Le panache de cendres du Zavodovski, le 30 mars 2016. Image: David Virgo, via BAS |
Arrêtons nous-un instant sur l'image ci-dessus, car elle donne quelques indications importantes.
1- Tout d'abord le site de l'éruption est le cône Curry, aussi appelé Mont Asphyxie en raison de l'important dégazage permanent qui s'en dégage, situé sur la côte ouest de la petite île. On discerne sur le bord gauche une plate-forme: il s'agit d'un zone couverte de coulées issues du Mont Curry, et sur laquelle s'est installée l'une des plus importante colonie de manchots à Jugulaire (Pygoscelis antarctic) du monde, qui viennent s'y reproduire par millions. S'y trouvent aussi représentés les gorfous macaroni (Eudyptes chrysolophus) avec une colonie de plus de 180 000 membres.

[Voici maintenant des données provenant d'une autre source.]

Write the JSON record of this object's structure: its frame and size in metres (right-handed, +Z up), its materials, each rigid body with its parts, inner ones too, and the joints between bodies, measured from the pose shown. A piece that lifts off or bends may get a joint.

2- Cette image nous indique aussi que l'activité photographiée le 30 mars était soit totalement phréatique, soit phréatomagmatique, c'est à dire qu'elle se déroule en présence d'eau liquide, sois sans contact entre le magma et l'eau (phréatique) soit avec le contact entre le magma et l'eau (phréatomagmatique). En effet depuis l'évent éruptif c'est un panache qui a toutes les caractéristiques de ce type d'activité qui est émis: un mélange entre des particules cendreuses très sombres et des volutes blanches riches en "vapeur" d'eau, qui forme un panache dit "cypressoïde" (en forme de cyprès). Impossible par contre de faire un choix entre les deux styles éruptifs pré-cités, car la distinction se fait d'abord via l'analyse des particules de cendres:
* soit elles sont anciennes et altérées, l'activité est alors dite phréatique,
* soit il y a un mélange entre des particules anciennes et de particules de lave neuve (juvénile), voire 100% de particules de lave juvénile, et alors on parle de phréatomagmatisme.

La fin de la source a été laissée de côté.